When I set out to create this recipe, I wanted a healthier alternative to those super decadent and high calorie creamy potato soups. This one checks all the boxes! It tastes just like a creamy and cheesy potato soup, yet it contains absolutely zero potatoes or cream. This stealthy soup could fool even the pickiest of eaters! It tastes absolutely amazing on its own or can be made “loaded” by garnishing with crumbled bacon, shredded cheddar cheese and sliced green onions!

ingredients:

1 head of cauliflower, cut into 1-2 inch florets

2 medium sized carrots diced

1 onion, diced 

2 celery stalks, diced

2 cloves of garlic, diced

1 tbs olive oil

1 1/2 cups low sodium chicken broth (can be substituted with vegetable broth)

1 1/2 cups unsweetened almondmilk (can be substituted with nonfat milk)

1 bay leaf

1 tsp salt

1 tsp black pepper

1/4 tsp thyme seasoning 

1/4 tsp fresh thyme 

1/4 cup shredded cheddar cheese

*optional: crumbled bacon, cheddar cheese and sliced green onions

directions:

Add olive oil, carrot, onion, celery and onion to a stock pot. Sauté over medium heat until vegetables are softened and onions are translucent. Add garlic and sauté for an additional 1-2 minutes. Lightly season the vegetable mixture with salt and pepper. To the stock pot add cauliflower, bay leaf, dried thyme, chicken broth, and unsweetened almondmilk.

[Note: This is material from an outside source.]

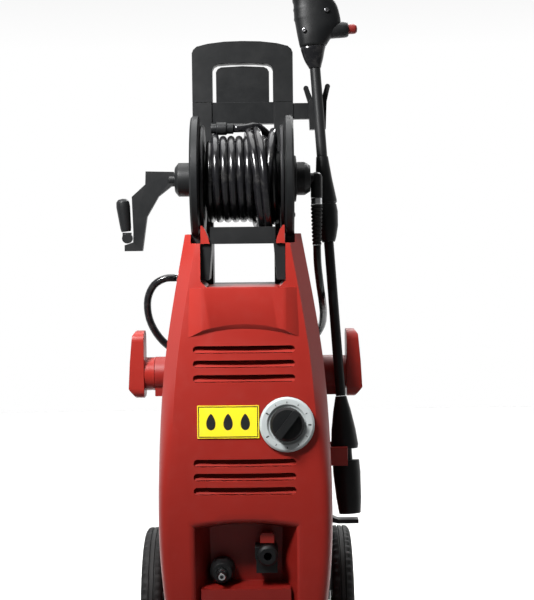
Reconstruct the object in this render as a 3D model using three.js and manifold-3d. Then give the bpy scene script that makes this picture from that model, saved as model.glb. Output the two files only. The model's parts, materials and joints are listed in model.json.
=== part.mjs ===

Cover the stock pot and bring the mixture to a boil. Once boiling, reduce heat and simmer for 20-30 minutes (or until cauliflower is tender and a fork can be easily inserted), stirring occasionally. If using an immersion blender, lower heat. If using a high powered blender, remove mixture from heat.

If using an immersion blender - add shredded cheese and fresh thyme to the pot. Blend the mixture until creamy and smooth texture is achieved.

If using a high powered blender - using a spider strainer or skimmer, remove the cooked cauliflower florets from the stock pot and place them in a blender. Using a ladle, begin adding cooking liquid to the cauliflower florets. Add shredded cheese and fresh thyme to the blender. Blend until creamy and smooth texture is achieved.

Optional - garnish bowl of soup with crumbled bacon, shredded cheddar cheese and sliced green onions!

recipe notes:

This recipe makes approximately 4 - 6 servings.